'''

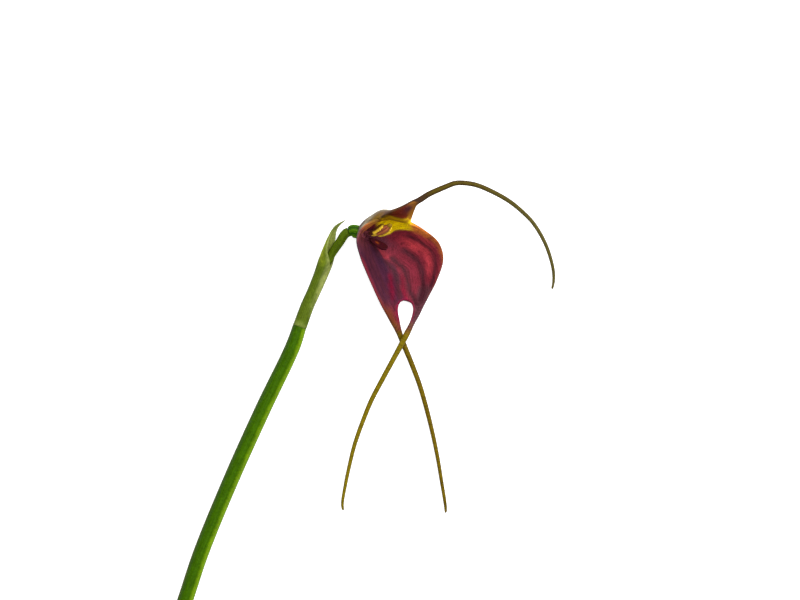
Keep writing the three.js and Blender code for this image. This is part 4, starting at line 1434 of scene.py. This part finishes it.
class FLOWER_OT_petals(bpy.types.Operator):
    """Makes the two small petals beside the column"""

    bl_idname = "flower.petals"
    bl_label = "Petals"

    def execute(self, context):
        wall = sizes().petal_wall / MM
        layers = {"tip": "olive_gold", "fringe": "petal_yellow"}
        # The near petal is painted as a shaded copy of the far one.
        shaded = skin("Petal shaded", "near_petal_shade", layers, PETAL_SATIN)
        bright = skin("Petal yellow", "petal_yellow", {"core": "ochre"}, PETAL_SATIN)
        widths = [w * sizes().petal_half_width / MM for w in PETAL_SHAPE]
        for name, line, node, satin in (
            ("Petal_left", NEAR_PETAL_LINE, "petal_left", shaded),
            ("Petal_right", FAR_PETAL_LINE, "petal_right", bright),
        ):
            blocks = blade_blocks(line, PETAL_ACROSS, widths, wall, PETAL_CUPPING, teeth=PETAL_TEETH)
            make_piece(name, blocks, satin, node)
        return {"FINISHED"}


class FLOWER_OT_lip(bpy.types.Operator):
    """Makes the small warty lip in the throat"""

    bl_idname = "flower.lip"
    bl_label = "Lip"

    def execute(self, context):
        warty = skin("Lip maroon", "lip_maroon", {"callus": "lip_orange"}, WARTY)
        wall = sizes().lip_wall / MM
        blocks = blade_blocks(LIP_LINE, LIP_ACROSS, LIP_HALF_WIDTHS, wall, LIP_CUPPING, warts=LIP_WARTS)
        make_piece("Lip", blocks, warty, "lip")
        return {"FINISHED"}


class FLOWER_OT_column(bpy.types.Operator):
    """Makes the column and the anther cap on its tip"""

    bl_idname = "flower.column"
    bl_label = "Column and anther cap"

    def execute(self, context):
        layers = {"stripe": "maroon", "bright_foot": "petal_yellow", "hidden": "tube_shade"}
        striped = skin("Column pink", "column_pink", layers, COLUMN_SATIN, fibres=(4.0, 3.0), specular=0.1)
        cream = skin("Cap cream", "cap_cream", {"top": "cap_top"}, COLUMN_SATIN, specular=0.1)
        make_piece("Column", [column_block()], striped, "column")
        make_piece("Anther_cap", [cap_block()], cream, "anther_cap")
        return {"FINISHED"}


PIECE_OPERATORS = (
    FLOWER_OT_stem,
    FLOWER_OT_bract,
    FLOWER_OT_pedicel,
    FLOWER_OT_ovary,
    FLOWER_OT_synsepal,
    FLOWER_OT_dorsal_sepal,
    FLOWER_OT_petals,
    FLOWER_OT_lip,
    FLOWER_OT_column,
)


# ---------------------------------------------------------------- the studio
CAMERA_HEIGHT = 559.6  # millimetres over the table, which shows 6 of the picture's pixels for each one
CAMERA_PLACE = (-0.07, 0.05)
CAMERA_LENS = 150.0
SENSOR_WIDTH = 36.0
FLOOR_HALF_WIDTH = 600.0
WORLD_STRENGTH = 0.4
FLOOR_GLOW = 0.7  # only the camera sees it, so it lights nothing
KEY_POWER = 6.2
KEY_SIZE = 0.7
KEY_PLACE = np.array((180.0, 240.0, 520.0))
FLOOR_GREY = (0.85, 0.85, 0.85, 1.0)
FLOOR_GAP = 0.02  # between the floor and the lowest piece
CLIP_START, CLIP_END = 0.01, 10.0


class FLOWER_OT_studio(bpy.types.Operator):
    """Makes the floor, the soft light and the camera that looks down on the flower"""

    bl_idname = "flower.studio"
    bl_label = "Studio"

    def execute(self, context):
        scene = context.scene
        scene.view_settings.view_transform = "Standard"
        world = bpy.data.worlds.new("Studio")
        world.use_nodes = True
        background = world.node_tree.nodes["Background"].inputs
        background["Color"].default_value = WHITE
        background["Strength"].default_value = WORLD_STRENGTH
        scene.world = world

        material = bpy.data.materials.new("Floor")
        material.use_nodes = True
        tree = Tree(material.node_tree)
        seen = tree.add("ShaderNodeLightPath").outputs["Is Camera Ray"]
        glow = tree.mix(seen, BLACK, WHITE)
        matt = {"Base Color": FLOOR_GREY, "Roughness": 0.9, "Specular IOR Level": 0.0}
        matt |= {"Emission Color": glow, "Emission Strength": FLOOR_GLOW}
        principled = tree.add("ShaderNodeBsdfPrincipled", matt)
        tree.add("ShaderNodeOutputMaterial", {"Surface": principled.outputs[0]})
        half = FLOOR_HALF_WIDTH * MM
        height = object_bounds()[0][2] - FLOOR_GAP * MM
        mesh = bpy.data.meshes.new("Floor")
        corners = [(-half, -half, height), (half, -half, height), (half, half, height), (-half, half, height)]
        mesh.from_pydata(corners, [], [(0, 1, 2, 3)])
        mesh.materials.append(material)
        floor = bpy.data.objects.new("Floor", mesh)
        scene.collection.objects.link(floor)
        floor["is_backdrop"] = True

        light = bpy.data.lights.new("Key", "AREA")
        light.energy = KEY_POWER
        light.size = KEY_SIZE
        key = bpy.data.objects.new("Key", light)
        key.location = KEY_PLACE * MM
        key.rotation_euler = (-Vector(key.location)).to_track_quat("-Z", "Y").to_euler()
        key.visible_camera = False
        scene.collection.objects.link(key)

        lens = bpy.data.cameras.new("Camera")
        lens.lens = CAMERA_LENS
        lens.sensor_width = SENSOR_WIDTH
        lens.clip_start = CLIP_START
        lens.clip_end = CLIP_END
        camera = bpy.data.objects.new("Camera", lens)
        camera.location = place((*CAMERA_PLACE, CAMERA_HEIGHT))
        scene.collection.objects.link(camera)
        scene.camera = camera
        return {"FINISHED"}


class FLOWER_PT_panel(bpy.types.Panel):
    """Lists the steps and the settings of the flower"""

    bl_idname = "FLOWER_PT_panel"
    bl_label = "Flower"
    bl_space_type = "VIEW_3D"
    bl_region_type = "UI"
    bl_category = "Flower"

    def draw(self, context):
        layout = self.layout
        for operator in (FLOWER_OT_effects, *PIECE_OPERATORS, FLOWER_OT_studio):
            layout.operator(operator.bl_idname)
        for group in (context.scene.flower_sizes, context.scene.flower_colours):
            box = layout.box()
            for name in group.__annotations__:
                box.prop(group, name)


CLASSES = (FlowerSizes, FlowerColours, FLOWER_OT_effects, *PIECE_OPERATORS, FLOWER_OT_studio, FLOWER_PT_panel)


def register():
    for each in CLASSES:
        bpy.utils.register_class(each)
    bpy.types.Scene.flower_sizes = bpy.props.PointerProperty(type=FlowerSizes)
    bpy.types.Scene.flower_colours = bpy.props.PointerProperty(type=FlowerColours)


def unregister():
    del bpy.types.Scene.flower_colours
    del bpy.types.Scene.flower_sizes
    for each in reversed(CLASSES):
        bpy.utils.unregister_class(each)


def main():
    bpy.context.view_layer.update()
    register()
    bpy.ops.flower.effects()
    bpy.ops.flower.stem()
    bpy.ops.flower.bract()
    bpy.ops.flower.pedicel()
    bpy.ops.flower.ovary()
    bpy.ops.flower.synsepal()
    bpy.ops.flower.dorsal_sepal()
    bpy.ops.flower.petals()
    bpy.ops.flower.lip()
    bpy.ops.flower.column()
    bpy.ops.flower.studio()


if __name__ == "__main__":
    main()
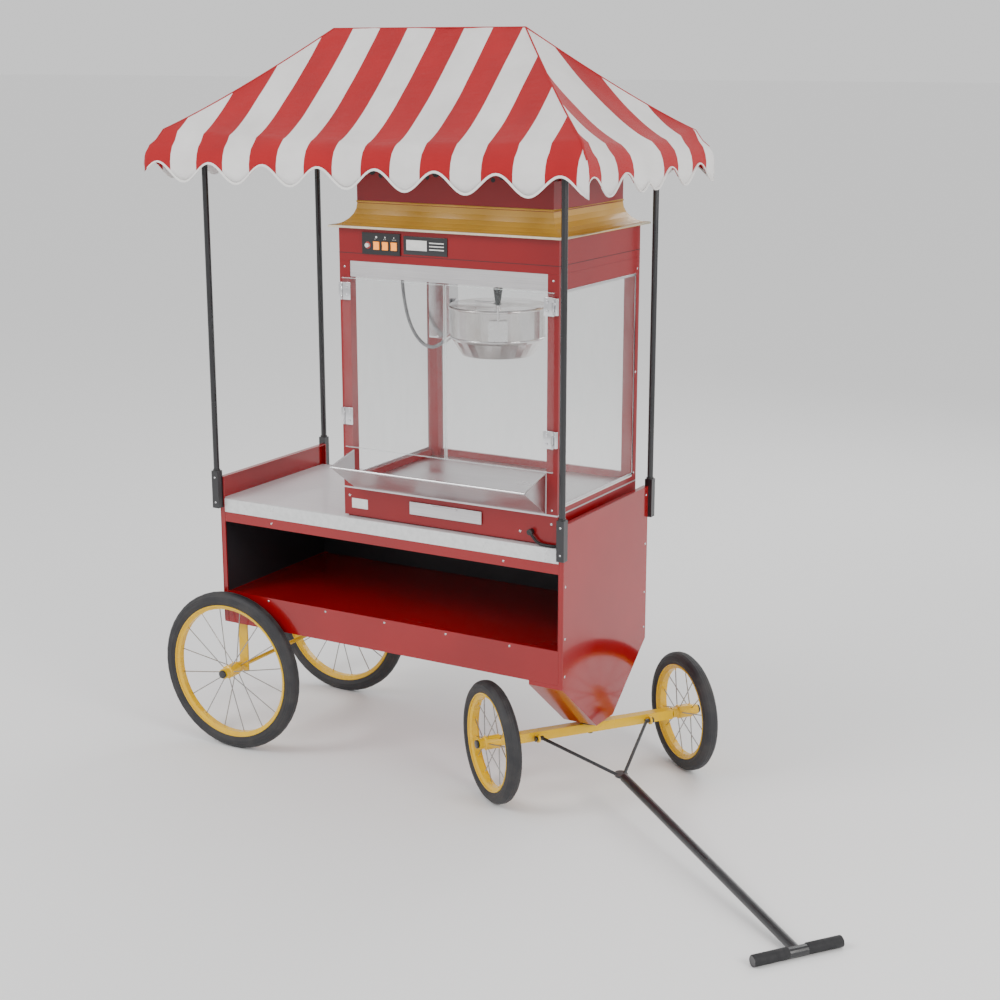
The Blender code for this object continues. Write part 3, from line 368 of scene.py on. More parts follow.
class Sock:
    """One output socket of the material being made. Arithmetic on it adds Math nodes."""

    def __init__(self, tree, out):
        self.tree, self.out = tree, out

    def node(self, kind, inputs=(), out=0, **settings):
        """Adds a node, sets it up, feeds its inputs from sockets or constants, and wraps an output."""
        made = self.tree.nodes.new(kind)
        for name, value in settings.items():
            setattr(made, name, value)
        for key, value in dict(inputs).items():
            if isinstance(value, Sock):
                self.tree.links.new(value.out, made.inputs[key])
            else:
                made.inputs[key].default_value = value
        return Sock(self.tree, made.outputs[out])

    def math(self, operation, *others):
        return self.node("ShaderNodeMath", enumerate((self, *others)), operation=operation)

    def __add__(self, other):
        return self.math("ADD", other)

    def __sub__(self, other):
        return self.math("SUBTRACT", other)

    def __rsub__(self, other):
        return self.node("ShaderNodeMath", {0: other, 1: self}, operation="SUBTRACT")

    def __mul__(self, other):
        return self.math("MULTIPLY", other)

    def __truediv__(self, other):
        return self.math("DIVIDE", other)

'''

--- Aim of the exercise ---
Copy, from the material, each line that holds the string "this".

--- Full output ---
Keep writing the three.js and Blender code for this image. This is part 4, starting at line 1434 of scene.py. This part finishes it.
The Blender code for this object continues. Write part 3, from line 368 of scene.py on. More parts follow.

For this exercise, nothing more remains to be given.